Repeat the material exactly, every line of it.
::::
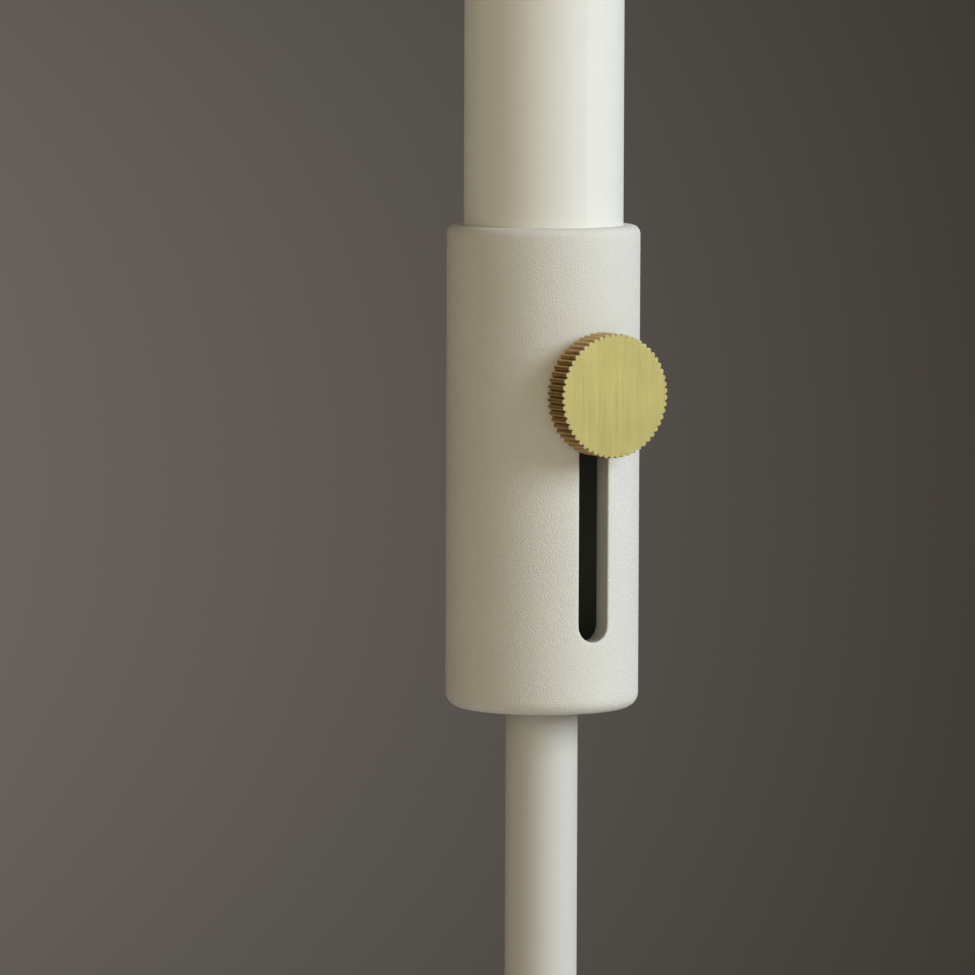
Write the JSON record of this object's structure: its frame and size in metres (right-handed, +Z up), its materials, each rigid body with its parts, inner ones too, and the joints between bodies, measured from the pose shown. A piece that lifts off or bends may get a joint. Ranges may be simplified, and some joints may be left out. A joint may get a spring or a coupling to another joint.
{
  "type": "arc floor lamp",
  "caption": "Arc floor lamp: round weighted base, swivelling tubular mast and half-circle arc, and a slotted sleeve with a knurled thumb screw that sets the height of a rod with a dome shade.",
  "frame": {"origin": "on the floor plane, centre of the pad's underside, on the mast's axis", "axes": "+Z up along the mast, +X from the mast towards the arc's free end, Y completes a right-handed frame; the thumb screw faces +X"},
  "size_m": [1.2204, 0.35, 2.1064],
  "materials": {
    "cream_texture": "matte",
    "cream_satin": "satin",
    "painted_aluminium": "satin",
    "brass": "satin",
    "plain_steel": "satin",
    "cast_iron": "matte",
    "black_anodised": "satin",
    "black_plastic": "matte",
    "phenolic": "satin",
    "black_rubber": "matte",
    "foam_rubber": "matte",
    "cable_sheath": "matte",
    "opal_glass": "satin"
  },
  "bodies": {
    "base": {"base_pad": "foam_rubber", "base_weight": "cast_iron", "base_cover": "cream_texture", "mast_bolt": "plain_steel", "mast_bolt_washer": "plain_steel", "foot_dowel": "plain_steel", "foot_plug": "plain_steel", "foot_collar": "cream_texture", "cable_grommet": "black_rubber", "mast_lower": "cream_satin", "mast_cable": "cable_sheath", "swivel_spigot": "plain_steel", "swivel_stop_pin": "plain_steel", "swivel_washer": "black_plastic"},
    "arm": {"swivel_ring": "brass", "swivel_bush_lower": "black_plastic", "swivel_bush_upper": "black_plastic", "mast_upper": "cream_satin", "arc_joiner": "plain_steel", "arc_tube": "cream_satin", "arc_cable": "cable_sheath", "grub_screws": "plain_steel", "height_sleeve": "cream_texture", "rod_bush": "black_plastic"},
    "drop": {"slide_carriage": "black_plastic", "carriage_pin": "plain_steel", "thread_insert": "brass", "slide_bar": "black_anodised", "rod_joiner": "plain_steel", "drop_rod": "cream_satin", "drop_cable": "cable_sheath", "cup_nipple": "brass", "cup_nut": "plain_steel", "shade_cup": "cream_texture", "lampholder": "phenolic", "shade_ring": "phenolic", "shade": "painted_aluminium", "bulb_cap": "brass", "bulb_glass": "opal_glass", "switch_body": "phenolic"},
    "clamp": {"clamp_saddle": "brass"},
    "knob": {"thumbscrew": "brass"},
    "button": {"switch_button": "brass"}
  },
  "joints": [
    {"name": "arc_swivel", "type": "hinge", "parent": "base", "child": "arm", "pos_m": [0, 0, 0.8216], "axis": [0, 0, 1], "range_deg": [-165, 165]},
    {"name": "height_slide", "type": "slide", "parent": "arm", "child": "drop", "axis": [0, 0, -1], "range_m": [0, 0.047]},
    {"name": "clamp_back_off", "type": "slide", "parent": "drop", "child": "clamp", "axis": [1, 0, 0], "range_m": [0, 0.0015]},
    {"name": "knob_turn", "type": "hinge", "parent": "clamp", "child": "knob", "pos_m": [0.9216, 0, 1.5362], "axis": [1, 0, 0], "range_deg": [0, 540]},
    {"name": "switch_press", "type": "slide", "parent": "drop", "child": "button", "axis": [-1, 0, 0], "range_m": [0, 0.0025], "stiffness_N_per_m": 400, "springref_m": -0.001}
  ],
  "couplings": [
    {"joint": "knob_turn", "follows": "clamp_back_off", "rad_per_m": 6283.2}
  ]
}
::::
#### Result:
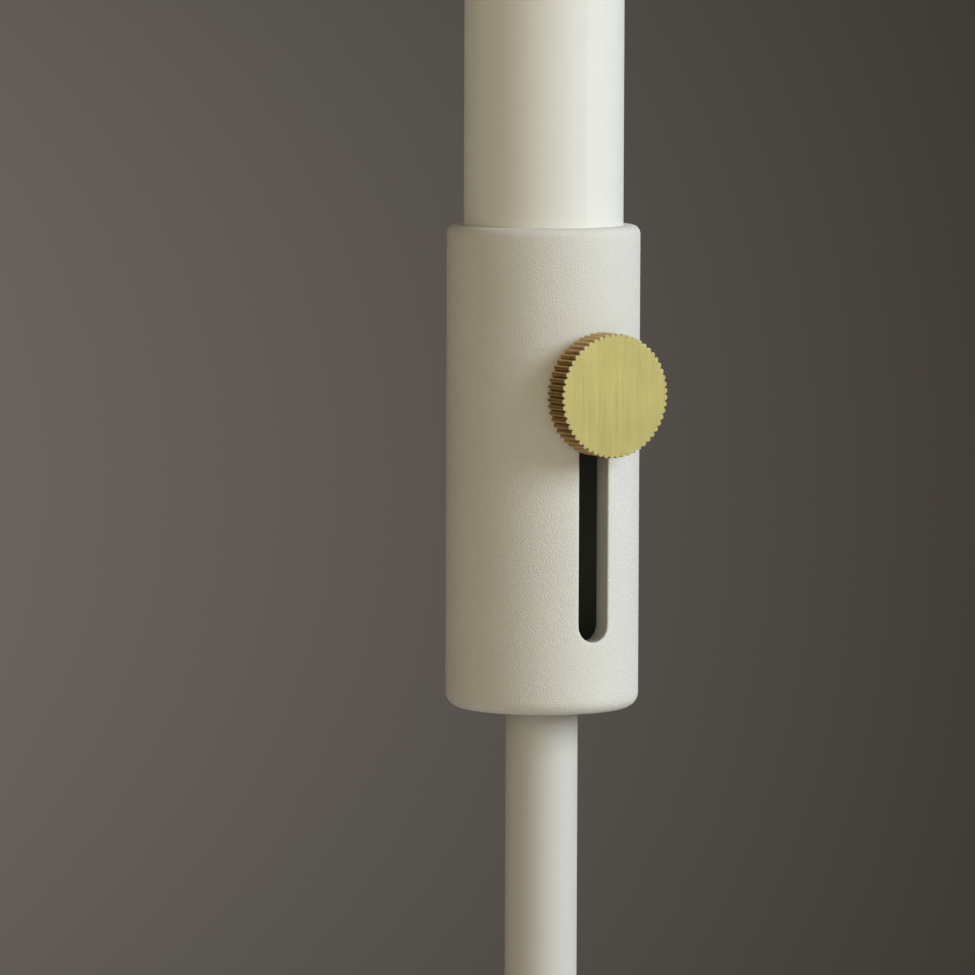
Write the JSON record of this object's structure: its frame and size in metres (right-handed, +Z up), its materials, each rigid body with its parts, inner ones too, and the joints between bodies, measured from the pose shown. A piece that lifts off or bends may get a joint. Ranges may be simplified, and some joints may be left out. A joint may get a spring or a coupling to another joint.
{
  "type": "arc floor lamp",
  "caption": "Arc floor lamp: round weighted base, swivelling tubular mast and half-circle arc, and a slotted sleeve with a knurled thumb screw that sets the height of a rod with a dome shade.",
  "frame": {"origin": "on the floor plane, centre of the pad's underside, on the mast's axis", "axes": "+Z up along the mast, +X from the mast towards the arc's free end, Y completes a right-handed frame; the thumb screw faces +X"},
  "size_m": [1.2204, 0.35, 2.1064],
  "materials": {
    "cream_texture": "matte",
    "cream_satin": "satin",
    "painted_aluminium": "satin",
    "brass": "satin",
    "plain_steel": "satin",
    "cast_iron": "matte",
    "black_anodised": "satin",
    "black_plastic": "matte",
    "phenolic": "satin",
    "black_rubber": "matte",
    "foam_rubber": "matte",
    "cable_sheath": "matte",
    "opal_glass": "satin"
  },
  "bodies": {
    "base": {"base_pad": "foam_rubber", "base_weight": "cast_iron", "base_cover": "cream_texture", "mast_bolt": "plain_steel", "mast_bolt_washer": "plain_steel", "foot_dowel": "plain_steel", "foot_plug": "plain_steel", "foot_collar": "cream_texture", "cable_grommet": "black_rubber", "mast_lower": "cream_satin", "mast_cable": "cable_sheath", "swivel_spigot": "plain_steel", "swivel_stop_pin": "plain_steel", "swivel_washer": "black_plastic"},
    "arm": {"swivel_ring": "brass", "swivel_bush_lower": "black_plastic", "swivel_bush_upper": "black_plastic", "mast_upper": "cream_satin", "arc_joiner": "plain_steel", "arc_tube": "cream_satin", "arc_cable": "cable_sheath", "grub_screws": "plain_steel", "height_sleeve": "cream_texture", "rod_bush": "black_plastic"},
    "drop": {"slide_carriage": "black_plastic", "carriage_pin": "plain_steel", "thread_insert": "brass", "slide_bar": "black_anodised", "rod_joiner": "plain_steel", "drop_rod": "cream_satin", "drop_cable": "cable_sheath", "cup_nipple": "brass", "cup_nut": "plain_steel", "shade_cup": "cream_texture", "lampholder": "phenolic", "shade_ring": "phenolic", "shade": "painted_aluminium", "bulb_cap": "brass", "bulb_glass": "opal_glass", "switch_body": "phenolic"},
    "clamp": {"clamp_saddle": "brass"},
    "knob": {"thumbscrew": "brass"},
    "button": {"switch_button": "brass"}
  },
  "joints": [
    {"name": "arc_swivel", "type": "hinge", "parent": "base", "child": "arm", "pos_m": [0, 0, 0.8216], "axis": [0, 0, 1], "range_deg": [-165, 165]},
    {"name": "height_slide", "type": "slide", "parent": "arm", "child": "drop", "axis": [0, 0, -1], "range_m": [0, 0.047]},
    {"name": "clamp_back_off", "type": "slide", "parent": "drop", "child": "clamp", "axis": [1, 0, 0], "range_m": [0, 0.0015]},
    {"name": "knob_turn", "type": "hinge", "parent": "clamp", "child": "knob", "pos_m": [0.9216, 0, 1.5362], "axis": [1, 0, 0], "range_deg": [0, 540]},
    {"name": "switch_press", "type": "slide", "parent": "drop", "child": "button", "axis": [-1, 0, 0], "range_m": [0, 0.0025], "stiffness_N_per_m": 400, "springref_m": -0.001}
  ],
  "couplings": [
    {"joint": "knob_turn", "follows": "clamp_back_off", "rad_per_m": 6283.2}
  ]
}